2. The method according to claim 1, wherein step (B) further comprising the sub-step of: performing said comparison on two or more of said tests.

3. The method according to claim 1, wherein said predetermined value is adjustable by a user.

4. The method according to claim 3, wherein said predetermined value is adjusted lower if said evaluation of said tests is aggressive.

5. The method according to claim 3, wherein said predetermined value is adjusted higher if said evaluation of said tests is conservative.

6. The method according to claim 1, wherein said one or more databases are stored in a data storage device.

7. The method according to claim 6, wherein said data storage device is remotely located from a computer.

8. The method according to claim 7, wherein said computer comprises a client workstation.

9. The method according to claim 1, wherein step (D) determines an appropriateness level in response to a set of parameters presented by a user.

10. The method according to claim 9, wherein said set of parameters is configurable.
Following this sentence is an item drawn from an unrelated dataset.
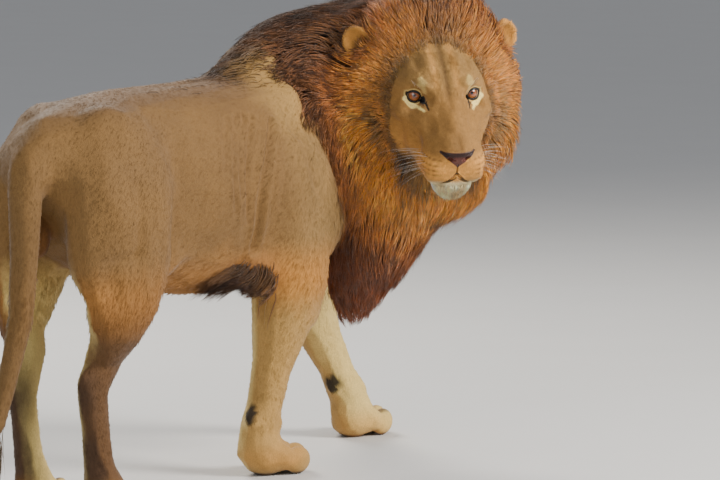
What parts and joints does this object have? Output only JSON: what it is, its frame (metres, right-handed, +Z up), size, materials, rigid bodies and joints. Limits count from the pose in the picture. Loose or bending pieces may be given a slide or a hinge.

11. The method according to claim 1, wherein said tests comprise reliability tests configured to test a design.

12. A system comprising: a first circuit configured to generate one or more queries relating to an aspect of one or more tests;a second circuit configured to (i) receive said one or more queries, (ii) apply a set of rules to said one or more tests in response to said one or more queries, and (iii) send an evaluation of said one or more tests to said first circuit; anda network configured to connect said first circuit and said second circuit.

13. The system according to claim 12, wherein said first circuit comprises a computer.

14. The system according to claim 12, wherein said second circuit comprises a data storage device.

15. The system according to claim 14, wherein said data storage device is configured to store one or more databases.

16. The system according to claim 12, wherein said evaluation comprises generating an appropriateness level for each one or more test cases.

17. The system according to claim 16, wherein said appropriateness level is generated in response to one or more rules applied to said one or more test cases.